**EXERCISE AIM**
What is needed is an exact copy of the lines from the one containing "base_shell();" to the one containing "obj.data.transform(world)", both lines included, and no other lines.
################
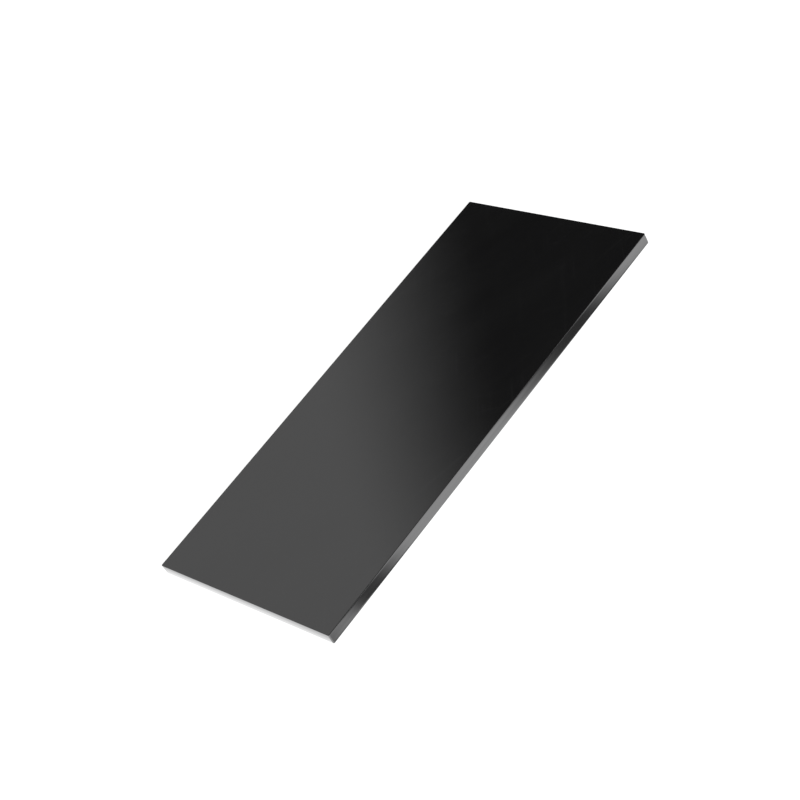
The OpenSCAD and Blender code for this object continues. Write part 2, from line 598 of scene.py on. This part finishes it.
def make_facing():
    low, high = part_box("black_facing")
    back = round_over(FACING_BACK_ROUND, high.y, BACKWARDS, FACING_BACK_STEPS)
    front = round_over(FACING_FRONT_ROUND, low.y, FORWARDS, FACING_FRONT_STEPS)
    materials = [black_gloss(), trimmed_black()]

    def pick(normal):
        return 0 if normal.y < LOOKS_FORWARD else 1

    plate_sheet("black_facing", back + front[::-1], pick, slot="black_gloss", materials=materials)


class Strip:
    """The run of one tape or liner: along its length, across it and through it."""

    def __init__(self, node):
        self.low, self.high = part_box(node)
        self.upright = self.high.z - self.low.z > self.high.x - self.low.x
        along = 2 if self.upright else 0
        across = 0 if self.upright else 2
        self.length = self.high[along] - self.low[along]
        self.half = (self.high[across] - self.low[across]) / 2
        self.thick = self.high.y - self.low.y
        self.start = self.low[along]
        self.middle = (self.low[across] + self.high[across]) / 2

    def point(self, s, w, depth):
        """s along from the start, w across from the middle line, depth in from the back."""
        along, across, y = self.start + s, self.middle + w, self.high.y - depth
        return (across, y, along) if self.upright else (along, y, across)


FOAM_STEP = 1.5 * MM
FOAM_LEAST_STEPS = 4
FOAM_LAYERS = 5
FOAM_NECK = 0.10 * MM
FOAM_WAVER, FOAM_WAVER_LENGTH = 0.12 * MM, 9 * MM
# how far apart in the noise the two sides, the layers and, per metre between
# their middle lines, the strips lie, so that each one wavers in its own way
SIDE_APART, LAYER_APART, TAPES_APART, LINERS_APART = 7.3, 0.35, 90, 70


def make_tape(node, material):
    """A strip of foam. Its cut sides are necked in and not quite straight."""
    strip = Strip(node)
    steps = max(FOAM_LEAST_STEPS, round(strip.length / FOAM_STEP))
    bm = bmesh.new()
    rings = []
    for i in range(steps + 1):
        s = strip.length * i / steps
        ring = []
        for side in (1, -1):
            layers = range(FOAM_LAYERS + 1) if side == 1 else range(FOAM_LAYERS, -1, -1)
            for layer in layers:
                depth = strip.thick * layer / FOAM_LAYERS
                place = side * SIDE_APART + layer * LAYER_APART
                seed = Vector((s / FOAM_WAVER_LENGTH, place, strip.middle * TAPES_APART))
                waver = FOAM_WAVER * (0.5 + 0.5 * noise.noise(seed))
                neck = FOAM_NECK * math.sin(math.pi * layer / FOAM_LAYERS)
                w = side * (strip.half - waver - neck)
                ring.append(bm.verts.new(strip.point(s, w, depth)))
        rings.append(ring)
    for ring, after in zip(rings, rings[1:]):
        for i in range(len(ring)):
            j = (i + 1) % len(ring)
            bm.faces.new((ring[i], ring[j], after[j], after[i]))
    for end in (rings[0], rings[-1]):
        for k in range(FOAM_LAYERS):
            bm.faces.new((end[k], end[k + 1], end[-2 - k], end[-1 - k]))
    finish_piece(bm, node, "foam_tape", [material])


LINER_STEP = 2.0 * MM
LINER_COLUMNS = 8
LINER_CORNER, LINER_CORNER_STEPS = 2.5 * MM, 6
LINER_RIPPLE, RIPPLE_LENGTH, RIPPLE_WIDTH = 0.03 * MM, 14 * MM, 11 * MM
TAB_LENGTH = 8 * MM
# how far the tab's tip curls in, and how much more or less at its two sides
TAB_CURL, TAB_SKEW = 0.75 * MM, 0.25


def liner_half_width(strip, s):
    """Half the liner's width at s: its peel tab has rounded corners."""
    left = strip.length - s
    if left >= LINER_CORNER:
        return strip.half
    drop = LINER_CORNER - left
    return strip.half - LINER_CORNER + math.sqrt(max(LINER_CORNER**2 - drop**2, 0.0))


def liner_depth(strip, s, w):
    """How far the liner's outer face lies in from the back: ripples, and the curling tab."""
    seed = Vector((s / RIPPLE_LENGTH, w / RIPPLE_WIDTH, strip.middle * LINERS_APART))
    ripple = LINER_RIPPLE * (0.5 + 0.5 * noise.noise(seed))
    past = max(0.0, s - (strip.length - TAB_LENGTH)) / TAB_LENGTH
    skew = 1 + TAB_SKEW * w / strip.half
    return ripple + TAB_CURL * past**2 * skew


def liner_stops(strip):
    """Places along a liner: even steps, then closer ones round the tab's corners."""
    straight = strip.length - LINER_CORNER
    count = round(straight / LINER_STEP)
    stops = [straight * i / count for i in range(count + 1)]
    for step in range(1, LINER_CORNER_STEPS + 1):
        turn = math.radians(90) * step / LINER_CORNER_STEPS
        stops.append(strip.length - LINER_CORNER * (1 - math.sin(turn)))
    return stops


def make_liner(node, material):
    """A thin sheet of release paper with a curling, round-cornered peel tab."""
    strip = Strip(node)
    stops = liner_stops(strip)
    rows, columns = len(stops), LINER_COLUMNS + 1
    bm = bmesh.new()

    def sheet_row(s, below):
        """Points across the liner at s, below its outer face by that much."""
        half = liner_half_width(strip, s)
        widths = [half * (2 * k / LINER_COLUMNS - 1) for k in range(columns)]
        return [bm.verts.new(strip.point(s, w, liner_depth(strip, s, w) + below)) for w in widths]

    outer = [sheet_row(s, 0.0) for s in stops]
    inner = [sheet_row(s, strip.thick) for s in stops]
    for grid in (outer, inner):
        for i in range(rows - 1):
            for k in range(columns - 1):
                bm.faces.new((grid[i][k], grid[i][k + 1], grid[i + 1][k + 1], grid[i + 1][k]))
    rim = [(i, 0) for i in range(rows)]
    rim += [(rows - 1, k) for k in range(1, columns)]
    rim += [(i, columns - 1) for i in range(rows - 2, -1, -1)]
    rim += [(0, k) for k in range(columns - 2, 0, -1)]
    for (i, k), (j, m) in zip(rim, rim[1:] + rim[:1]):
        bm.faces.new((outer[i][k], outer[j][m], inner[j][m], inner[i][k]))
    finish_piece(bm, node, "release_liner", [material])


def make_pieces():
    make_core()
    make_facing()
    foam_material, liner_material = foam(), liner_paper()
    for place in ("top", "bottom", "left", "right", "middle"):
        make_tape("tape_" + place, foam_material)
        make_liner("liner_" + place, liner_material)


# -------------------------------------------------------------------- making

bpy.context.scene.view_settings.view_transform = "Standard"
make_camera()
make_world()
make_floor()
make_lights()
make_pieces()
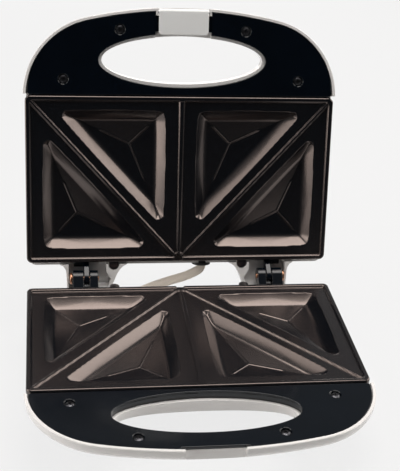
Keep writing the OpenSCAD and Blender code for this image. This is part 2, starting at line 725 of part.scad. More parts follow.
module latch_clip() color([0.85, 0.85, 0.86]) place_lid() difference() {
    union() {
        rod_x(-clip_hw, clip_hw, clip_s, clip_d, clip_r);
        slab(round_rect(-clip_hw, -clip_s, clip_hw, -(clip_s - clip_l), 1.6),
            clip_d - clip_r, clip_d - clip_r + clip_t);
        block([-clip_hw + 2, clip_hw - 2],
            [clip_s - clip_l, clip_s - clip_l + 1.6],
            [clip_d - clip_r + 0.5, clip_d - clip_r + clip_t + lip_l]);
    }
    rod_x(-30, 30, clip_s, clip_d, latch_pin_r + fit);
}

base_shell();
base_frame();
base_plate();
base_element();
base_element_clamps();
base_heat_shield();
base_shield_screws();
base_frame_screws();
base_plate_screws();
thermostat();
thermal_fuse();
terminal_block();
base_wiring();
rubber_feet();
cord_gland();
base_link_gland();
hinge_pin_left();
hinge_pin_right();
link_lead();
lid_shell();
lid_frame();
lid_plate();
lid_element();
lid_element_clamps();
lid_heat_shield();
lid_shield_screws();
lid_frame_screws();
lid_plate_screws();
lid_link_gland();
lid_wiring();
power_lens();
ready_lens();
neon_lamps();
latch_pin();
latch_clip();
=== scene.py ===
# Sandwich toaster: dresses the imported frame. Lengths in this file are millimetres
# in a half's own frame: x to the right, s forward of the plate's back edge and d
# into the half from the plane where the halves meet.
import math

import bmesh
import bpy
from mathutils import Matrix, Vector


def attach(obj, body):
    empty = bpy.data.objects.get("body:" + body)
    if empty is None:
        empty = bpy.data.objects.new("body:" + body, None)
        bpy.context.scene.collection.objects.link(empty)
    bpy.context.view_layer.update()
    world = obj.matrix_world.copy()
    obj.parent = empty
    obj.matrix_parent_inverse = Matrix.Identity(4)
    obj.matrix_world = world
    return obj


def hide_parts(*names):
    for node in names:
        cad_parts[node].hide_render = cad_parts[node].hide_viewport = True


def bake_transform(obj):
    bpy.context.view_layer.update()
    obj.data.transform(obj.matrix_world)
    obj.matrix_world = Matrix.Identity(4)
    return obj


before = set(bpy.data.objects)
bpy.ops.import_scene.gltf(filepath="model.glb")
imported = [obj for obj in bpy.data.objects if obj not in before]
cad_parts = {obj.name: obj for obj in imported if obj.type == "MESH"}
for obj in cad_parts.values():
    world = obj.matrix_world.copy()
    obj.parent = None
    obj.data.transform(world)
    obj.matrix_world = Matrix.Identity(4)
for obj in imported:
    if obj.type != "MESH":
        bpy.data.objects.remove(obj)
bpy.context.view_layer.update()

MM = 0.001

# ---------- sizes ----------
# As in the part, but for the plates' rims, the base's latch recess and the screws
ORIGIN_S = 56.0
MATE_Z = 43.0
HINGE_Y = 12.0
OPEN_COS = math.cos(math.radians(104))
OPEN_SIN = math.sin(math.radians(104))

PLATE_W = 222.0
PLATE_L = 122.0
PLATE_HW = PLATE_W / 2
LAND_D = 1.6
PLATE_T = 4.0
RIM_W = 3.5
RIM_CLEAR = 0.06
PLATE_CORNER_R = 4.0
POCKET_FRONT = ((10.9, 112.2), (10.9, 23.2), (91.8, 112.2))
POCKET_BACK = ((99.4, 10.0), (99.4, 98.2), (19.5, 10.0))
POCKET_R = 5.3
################
**ANSWER TO THE TASK**
base_shell();
base_frame();
base_plate();
base_element();
base_element_clamps();
base_heat_shield();
base_shield_screws();
base_frame_screws();
base_plate_screws();
thermostat();
thermal_fuse();
terminal_block();
base_wiring();
rubber_feet();
cord_gland();
base_link_gland();
hinge_pin_left();
hinge_pin_right();
link_lead();
lid_shell();
lid_frame();
lid_plate();
lid_element();
lid_element_clamps();
lid_heat_shield();
lid_shield_screws();
lid_frame_screws();
lid_plate_screws();
lid_link_gland();
lid_wiring();
power_lens();
ready_lens();
neon_lamps();
latch_pin();
latch_clip();
=== scene.py ===
# Sandwich toaster: dresses the imported frame. Lengths in this file are millimetres
# in a half's own frame: x to the right, s forward of the plate's back edge and d
# into the half from the plane where the halves meet.
import math

import bmesh
import bpy
from mathutils import Matrix, Vector


def attach(obj, body):
    empty = bpy.data.objects.get("body:" + body)
    if empty is None:
        empty = bpy.data.objects.new("body:" + body, None)
        bpy.context.scene.collection.objects.link(empty)
    bpy.context.view_layer.update()
    world = obj.matrix_world.copy()
    obj.parent = empty
    obj.matrix_parent_inverse = Matrix.Identity(4)
    obj.matrix_world = world
    return obj


def hide_parts(*names):
    for node in names:
        cad_parts[node].hide_render = cad_parts[node].hide_viewport = True


def bake_transform(obj):
    bpy.context.view_layer.update()
    obj.data.transform(obj.matrix_world)
    obj.matrix_world = Matrix.Identity(4)
    return obj


before = set(bpy.data.objects)
bpy.ops.import_scene.gltf(filepath="model.glb")
imported = [obj for obj in bpy.data.objects if obj not in before]
cad_parts = {obj.name: obj for obj in imported if obj.type == "MESH"}
for obj in cad_parts.values():
    world = obj.matrix_world.copy()
    obj.parent = None
    obj.data.transform(world)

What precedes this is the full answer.